Can I add multiple jobs with dependencies between them?
Yes. Use the `needs:` field on a job to declare a dependency. For example, `needs: test` on a `deploy` job ensures deployment only runs after the test job completes successfully. The generator supports up to three sequential job stages: build → test → deploy.
Does the generator support matrix builds?
Yes. Enable the matrix option to generate a `strategy.matrix` block that runs your test job across multiple runtime versions (e.g. Node 18, 20, 22) or operating systems simultaneously, giving you cross-version compatibility coverage without duplicating jobs.
Will the generated workflow work on private repositories?
Yes, with the same considerations as any Actions workflow on a private repo.

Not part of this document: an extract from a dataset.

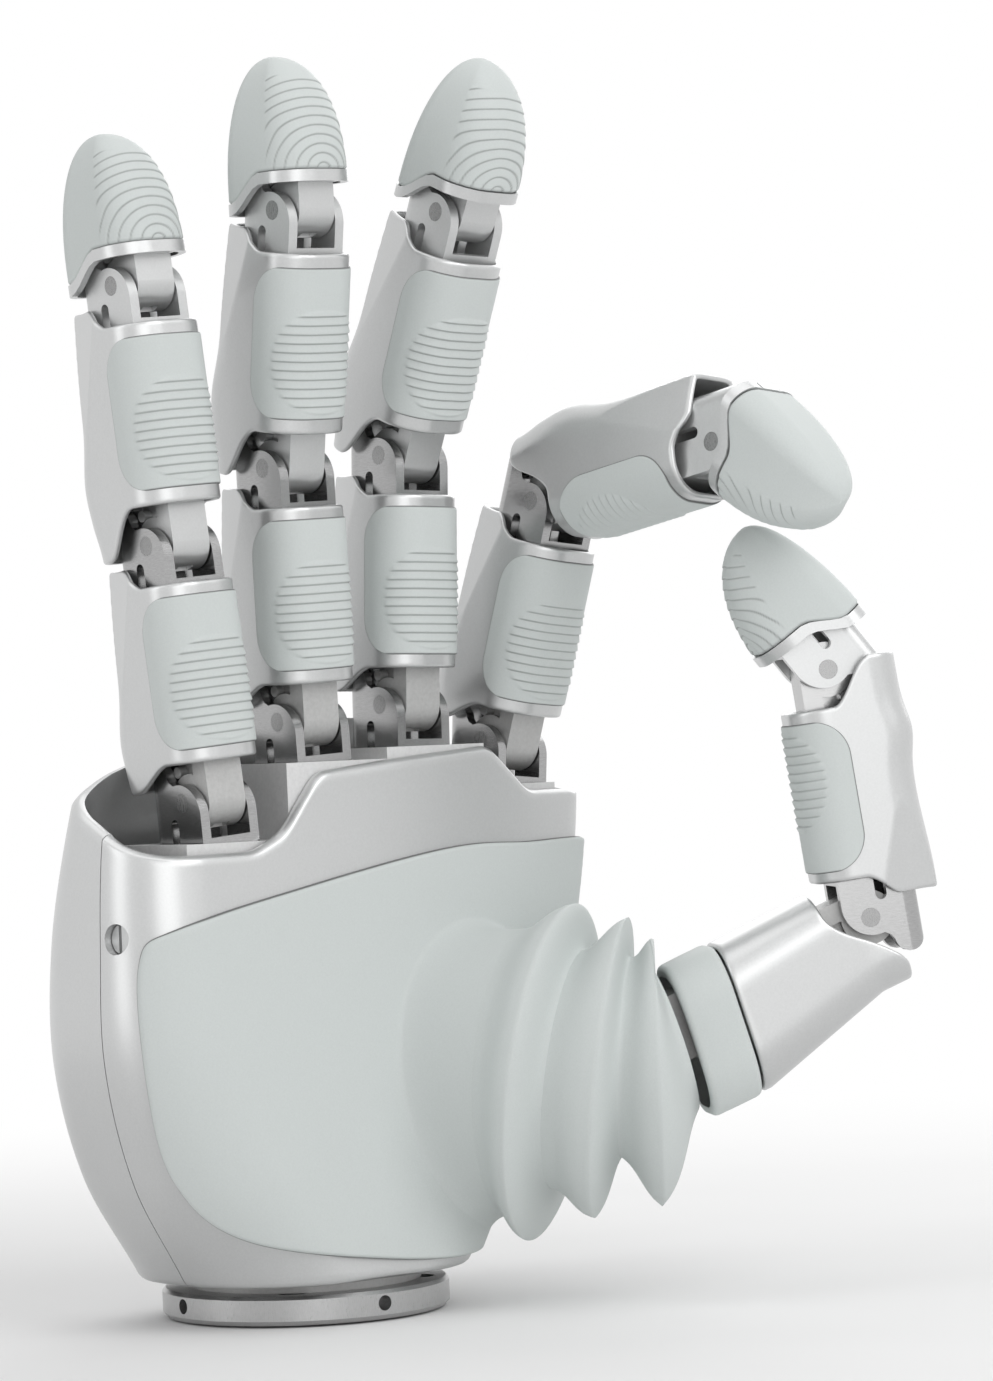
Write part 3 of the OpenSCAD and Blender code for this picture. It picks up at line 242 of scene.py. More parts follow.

Note that private repos on GitHub Free have a monthly Actions minutes budget. The concurrency group option helps reduce unnecessary minute consumption on active branches.

Explore the category

Glossary

Workflow
A configurable automated process defined in a YAML file under `.github/workflows/`. A workflow contains one or more jobs triggered by repository events.
Job
A set of steps that run on the same runner in a workflow. Jobs run in parallel by default; use `needs:` to sequence them.
Runner
The virtual machine or container that executes a job. GitHub provides hosted runners (ubuntu-latest, windows-latest, macos-latest) or you can register your own self-hosted runners.
GITHUB_TOKEN
An automatically generated short-lived token provided to every workflow run, scoped to the repository. Used to push packages, comment on PRs, and create releases without storing a personal access token.
Concurrency group
A named slot that limits simultaneous workflow runs. When a new run starts with the same group key, the in-progress run is cancelled, preventing redundant CI work.
Matrix strategy
A workflow feature that fans out a single job across multiple parameter combinations (e.g. OS × runtime version) and runs them in parallel, providing broad compatibility coverage efficiently.